═════ Data for processing

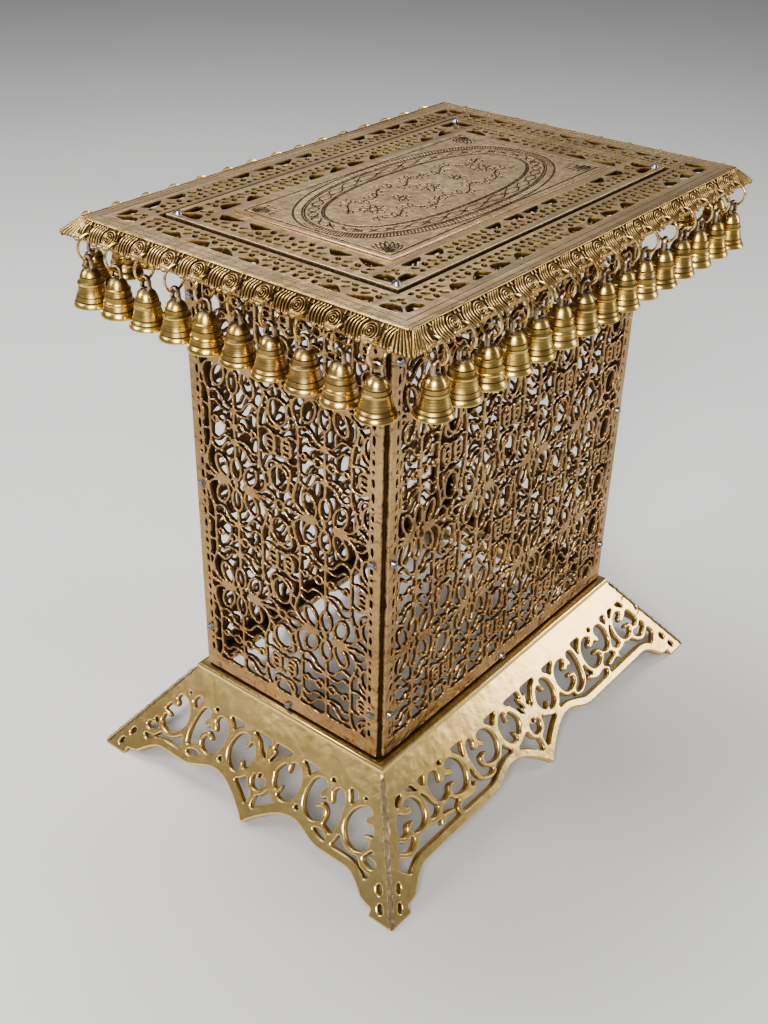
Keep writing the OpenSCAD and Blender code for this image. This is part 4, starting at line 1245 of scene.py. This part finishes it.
def hung_bell(name, looks):
    """One bell with its eye, its clapper and the ring it hangs on."""
    _, side, number = name.split("_")
    i = int(number) + SIDE_SHIFT[side]
    hinge = spin(HINGES[name], -SIDES[side])
    lip = box_mm(name)[0][2]
    own = math.radians(14 * math.sin(math.radians(137 * i)))
    share = 1 - 0.012 * (1 + math.sin(2.7 * i))
    shape = Shape()

    def place(points, turn=own):
        c, sn = math.cos(turn), math.sin(turn)
        q = np.column_stack([c * points[:, 0] - sn * points[:, 1] + hinge[0],
                             sn * points[:, 0] + c * points[:, 1] + hinge[1], points[:, 2] + lip])
        return spin(q, SIDES[side])

    kind = np.array(BELL_KINDS[ORDER[i % len(ORDER)]])
    # grooves and the faces beside them darkened: painted shade with patina
    groove_patina_and_shade = np.maximum(kind[:, 2], GROOVE_PATINA_AND_SHADE * np.maximum(np.roll(kind[:, 2], 1), np.roll(kind[:, 2], -1)))
    profile = [(r * MOUTH_R * share, h * BELL_H, d) for (r, h, _), d in zip(kind, groove_patina_and_shade)]
    inside = [(r * MOUTH_R * share, h * BELL_H, d) for r, h, d in BELL_INSIDE]
    lathe(shape, place, inside[::-1] + profile, 44)
    neck = profile[-1]
    # the crown darkens up under the eye: painted shade with patina
    lathe(shape, place, [neck, (neck[0] * 0.9, BELL_H + 0.5, 0.7), (2.4, BELL_H + 1.3, 1.0), (0.05, BELL_H + 1.6, 1.0)], 20, 1)
    # eye: an upright link cast on the crown
    hole = BELL_H + 5.4
    loop = [(3.3 * math.cos(t), 0, hole + 3.5 * math.sin(t)) for t in np.radians(np.linspace(-20, 200, 12))]
    loop += [(-3.7, 0, BELL_H + 2.2), (-3.2, 0, BELL_H + 0.6), (3.2, 0, BELL_H + 0.6), (3.7, 0, BELL_H + 2.2)]
    tube(shape, place, loop, (0, 1, 0), 1.25, 1.75, slot=1, steps=8, patina=0.5)
    # ring, its cut turned to one side
    radius, drop = (BACK_RING_R, BACK_RING_DROP) if side in LOOSE_SIDES else (RING_R, RING_DROP)
    middle = hinge[2] - lip - drop
    cut = 60 + 50 * math.sin(1.9 * i)
    sweep = np.radians(np.linspace(cut + 4, cut + 356, 34))
    ring = [(0, radius * math.cos(t), middle + radius * math.sin(t)) for t in sweep]
    tube(shape, lambda q: place(q, 0.0), ring, (1, 0, 0), WIRE_R, closed=False, slot=2, steps=8)
    # clapper, its rod darkening up into the bell: painted shade with patina
    lathe(shape, place, [(0.1, 0.6, 0.5), (1.6, 1.0, 0.4), (2.6, 2.4, 0.3), (2.6, 3.8, 0.3), (1.6, 5.4, 0.5), (0.8, 6.2, 0.8),
                         (0.8, 20.5, 1.0)], 12, 1)
    shape.build(f"hung_{name}", looks, [name], name, 42)


def bells():
    looks = [turned_brass("turned_bell_brass"),
             brass("bell_eye_brass", (0.62, 0.49, 0.33, 1), (0.36, 0.24, 0.14, 1), (0.05, 0.03, 0.018, 1), rough=(0.25, 0.42),
                   spots=0.6, hidden=0.003, bump=0.5),
             brass("ring_wire_brass", (0.84, 0.64, 0.30, 1), (0.70, 0.48, 0.18, 1), PATINA_AND_SHADE, rough=(0.2, 0.32), spots=0.2)]
    for name in frame["nodes"]:
        if name.startswith("bell_"):
            hung_bell(name, looks)


def paint(node, material):
    """Puts one material on a CAD node."""
    node.data.materials.clear()
    node.data.materials.append(material)


# ---- stage -----------------------------------------------------------------------------------------------

def camera():
    """At the photograph's viewing angle."""
    azimuth, elevation, roll = (math.radians(a) for a in (-51.756, 32.026, 1.382))
    away, right_by, up_by = 1.0198, -0.0283, -0.0340
    back = Vector((math.sin(azimuth) * math.cos(elevation), -math.cos(azimuth) * math.cos(elevation), math.sin(elevation)))
    right = Vector((0, 0, 1)).cross(back).normalized()
    up = back.cross(right)
    right, up = right * math.cos(roll) + up * math.sin(roll), up * math.cos(roll) - right * math.sin(roll)
    data = bpy.data.cameras.new("camera")
    data.lens = 44.68
    data.clip_start = 0.01
    made = bpy.data.objects.new("camera", data)
    place = Vector((0, 0, TOP_Z * MM / 2)) + back * away + right * right_by + up * up_by
    made.matrix_world = Matrix.Translation(place) @ Matrix((right, up, back)).transposed().to_4x4()
    bpy.context.scene.collection.objects.link(made)
    bpy.context.scene.camera = made


def light(name, place, size, power, aim=(0, 0, 0.25), colour=(1, 1, 1)):
    data = bpy.data.lights.new(name, "AREA")
    data.shape = "RECTANGLE"
    data.size, data.size_y = size
    data.energy = power
    data.color = colour
    made = bpy.data.objects.new(name, data)
    made.location = place
    made.rotation_euler = (Vector(aim) - Vector(place)).to_track_quat("-Z", "Y").to_euler()
    bpy.context.scene.collection.objects.link(made)


def stage():
    mesh = bpy.data.meshes.new("floor")
    reach = 6.0
    mesh.from_pydata([(-reach, -reach, 0), (reach, -reach, 0), (reach, reach, 0), (-reach, reach, 0)], [], [(0, 1, 2, 3)])
    floor = bpy.data.objects.new("floor", mesh)
    bpy.context.scene.collection.objects.link(floor)
    n = Nodes("pale_floor")
    n.to("Base Color", n.mix(n.noise(3.0), (0.70, 0.69, 0.67, 1), (0.74, 0.73, 0.71, 1)))
    n.to("Roughness", 0.75)
    mesh.materials.append(n.material)
    world = bpy.data.worlds.new("studio")
    world.use_nodes = True
    background = world.node_tree.nodes["Background"]
    background.inputs[0].default_value = (0.72, 0.74, 0.78, 1)
    background.inputs[1].default_value = 0.26
    bpy.context.scene.world = world
    bpy.context.scene.view_settings.look = "AgX - Medium High Contrast"
    light("key", (-1.9, -1.1, 1.6), (0.9, 0.9), 52)
    light("front_fill", (1.7, -1.5, 0.9), (0.7, 1.3), 14)
    light("top_soft", (0.3, 0.7, 2.1), (1.4, 1.0), 32)
    light("left_card", (-1.7, 1.4, 1.7), (1.0, 1.0), 24)


camera()
panels()
rim()
cover()
raised_plate()
base()
bells()
paint(frame["nodes"]["inner_frame"], INSIDE)
paint(frame["nodes"]["screws"], SCREW)
stage()
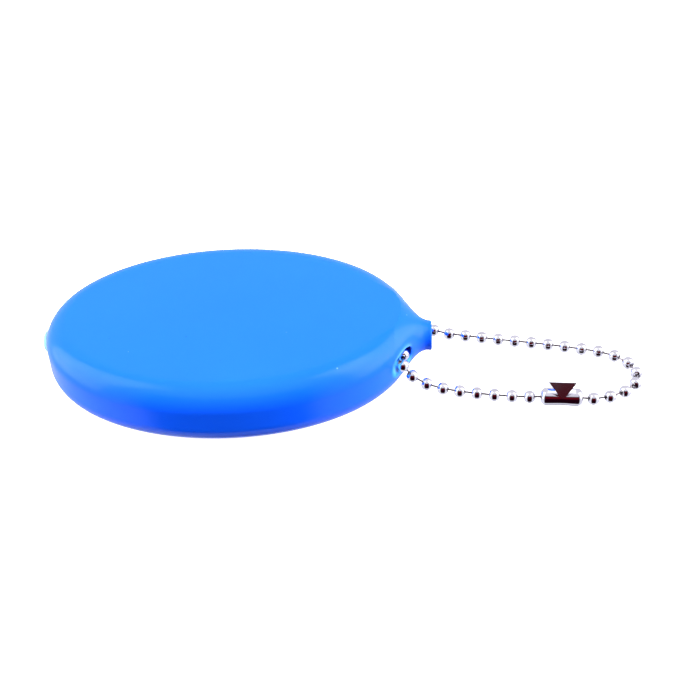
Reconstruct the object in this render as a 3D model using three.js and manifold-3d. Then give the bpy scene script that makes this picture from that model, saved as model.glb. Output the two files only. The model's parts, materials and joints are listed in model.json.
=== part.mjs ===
// Squeeze coin pouch with a bead chain.
// A soft vinyl oval lies on its slit face. The slit's two lips spread when the pouch is squeezed
// end to end. A bead chain runs through the cross hole in the neck, and a snap coupling closes it.
// Millimetres, +Z up, +X from the pouch towards the chain, slit face on z = 0.

import * as THREE from "three";
import { mergeVertices } from "three/addons/utils/BufferGeometryUtils.js";
import Module from "manifold-3d";

const wasm = await Module();
wasm.setup();

// Pouch body
const pouchHalfLength = 35.3;
const pouchHalfWidth = 25.15;
const pouchThickness = 12.4;
const pouchCentreX = -21.3; // puts the middle of pouch and chain together on x = 0
const wallThickness = 2.1;
const midHeight = pouchThickness / 2;
const rimCorner = 4.5; // rounding above and below the rim's upright side
const walkStart = 0.9; // the walk out to the blended surface starts at this share of the rounding
const walkStep = 0.02;
const angleCrowding = 0.75; // crowds the outline's steps towards the neck
const cutMargin = 1; // how far a cutting solid runs past what it cuts

// Neck and its round stub, measured from the pouch's centre
const neckRootX = 32;
const neckRootRadius = 5.1;
const neckRootRise = 0.6; // the neck's root is this much above the rim's middle
const stubDrop = 0.35; // and the stub's end this much below it
const neckBlend = 4.4;
const stubEndX = 39.1;
const stubRadius = 2.7;

// Cross hole for the chain
const holeX = 33.5;
const holeHeight = 6.2;
const holeHalfWidth = 1.5;
const holeHalfTall = 1.85;

// Gate nub, left by the mould at the closed end
const nubRadius = 1.9;
const nubProud = 1;

// Pocket inside, which stops short of the neck
const pocketLeftX = -33.2;
const pocketRightX = 29.9;

// Slit face: the two lips fill an oval in the bottom wall
const lipAreaHalfLength = 25.5;
const lipAreaHalfWidth = 16;
const lipClearance = 0.3;
const slitWidth = 0.4;

// Bead chain
const beadCount = 36;
const beadRadius = 1.2;
const beadWall = 0.25;
const pinRadius = 0.25;
const swivel = { hole: 0.72, head: 0.76, inset: 0 }; // one pin head, centred so that the pin can tilt
const shared = { hole: 0.4, head: 0.42, inset: 0.46 }; // two pin heads, each against its own hole

// Coupling that closes the chain
const couplingRadius = 1.65;
const couplingWall = 0.25;
const couplingHalfLength = 3.9;
const couplingCorner = 0.8;
const couplingEndHole = 0.75;
const couplingBeadOffset = 2.3; // from the coupling's middle to each bead that it holds
const freeBeadOffset = 5.95; // and to the first bead outside it, each way
const couplingWindowHalf = 2.6; // half the window's width, a little outside the tube's wall
const couplingWindowTilt = 38; // degrees from straight up, leaning to the far side

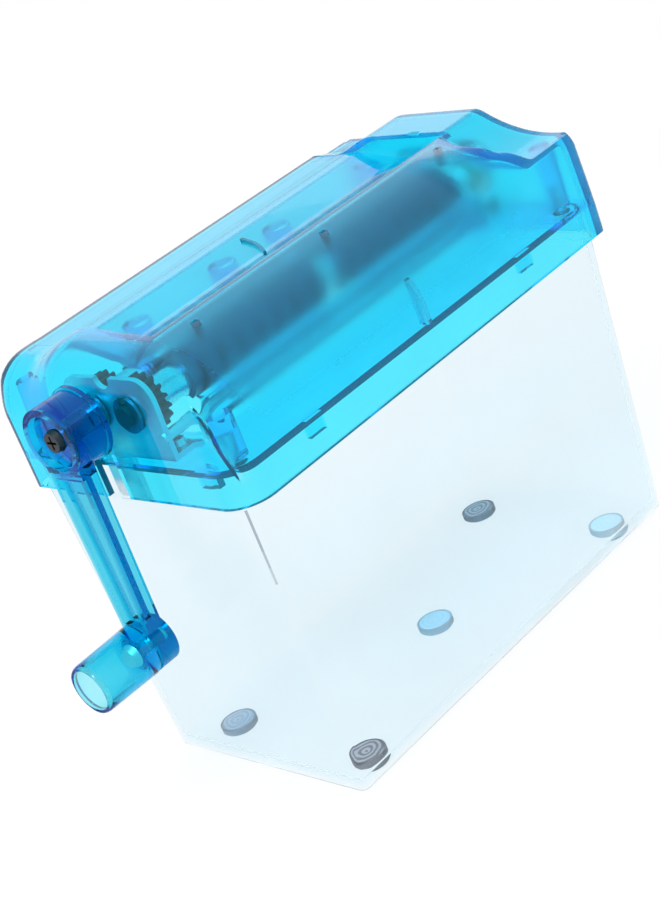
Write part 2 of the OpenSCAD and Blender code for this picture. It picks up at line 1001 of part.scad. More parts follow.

══════════

- [Instruction] Determine how many lines include the string "OpenSCAD". Give no answer but the number.

- [Exercise response] 2